Simulator-Hersteller bittet um Zurückhaltung
Bei den Machern des „DCS“ nimmt man die Verwirrung zum Anlass für eine Warnung. Auf Facebook schreibt der Simulator-Hersteller Eagle Dynamics: „Mit dem außergewöhnlichen technischen Fortschritt in der Hardware und Software ist es schwierig, den Unterschied zwischen ‚DCS‘ und Filmmaterial aus der echten Welt zu erkennen.“
Angesichts der dramatischen Situation in der Ukraine bittet der Hersteller aber, von angeblichen Kampfhandlungs-Videos abzusehen: Diese könnten falsch verstanden werden und schlimmstenfalls Leben in Gefahr bringen. „Vermeiden Sie es bitte, ‚DCS‘ zu verwenden, um Videos dieser Art zu erstellen.“ Die Community rufen die Entwickler auf, „DCS“-Videos, die als echte Aufnahmen verkauft werden, konsequent zu melden. Nur so können die Betreiber der Social-Media-Angebote angesichts der steten Propaganda-Flut im Ukraine-Konflikt schnell auf Fakes reagieren und die Verbreitung unterbinden.
Achten Sie auf Absender, Inhalt und Quelle!
Weil die Löschtrupps kaum hinterherkommen, ist aber auch jeder Internetnutzer selbst angehalten, vermeintliche Kriegsaufnahmen in den sozialen Medien kritisch zu hinterfragen. Hier sollte man vor allem drei Punkte genau prüfen: den Absender eines Postings, den Inhalt selbst und, bei Links auf externe Websites, die genutzte Internetadresse.
Ist der Absender-Account sehr neu und hat kaum Follower, ist nicht auszuschließen, dass es sich um ein Propagandakonto handelt. Bei Bildern bietet sich eine Rückwärts-Bildersuche an: Suchmaschinen wie Google erlauben, auf Basis hochgeladener Fotos die ursprüngliche Quelle zu identifizieren.

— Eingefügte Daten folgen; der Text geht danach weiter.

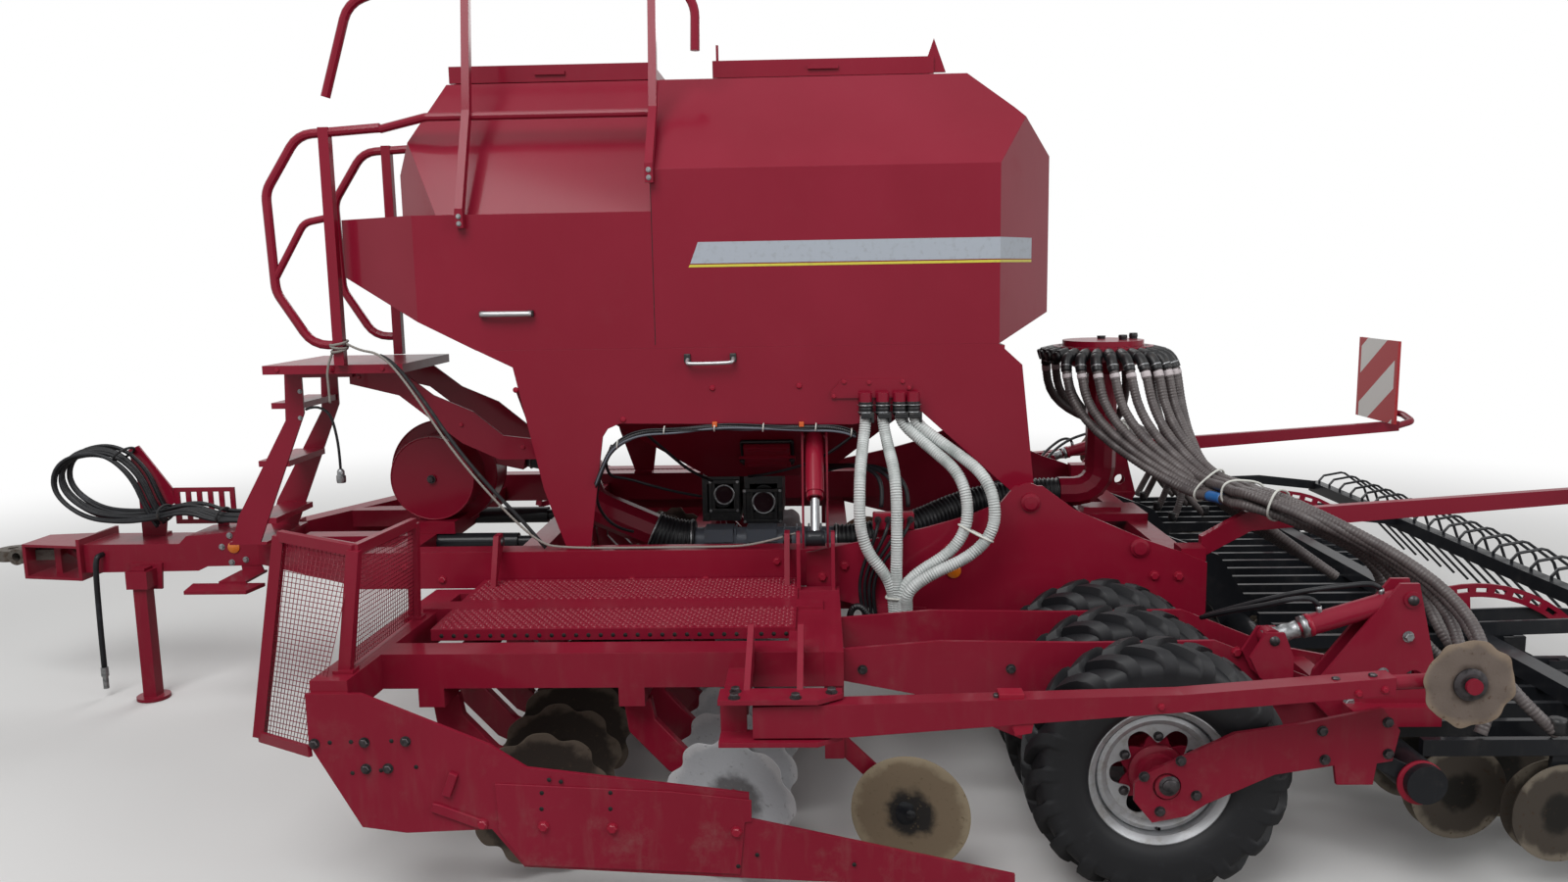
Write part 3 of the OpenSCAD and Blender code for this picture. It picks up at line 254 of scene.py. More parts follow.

Bei auf Twitter angepriesenen Websites, die oft im Look klassischer Nachrichtenangebote daherkommen, sollte man Internetadresse und Impressum überprüfen. Bei angeblichen Screenshots von News-Artikeln ist ebenfalls Vorsicht geboten, hier sollte man die Ursprungsquelle konsultieren: Mit Bildbearbeitungs-Software können schnell Fälschungen erzeugt werden.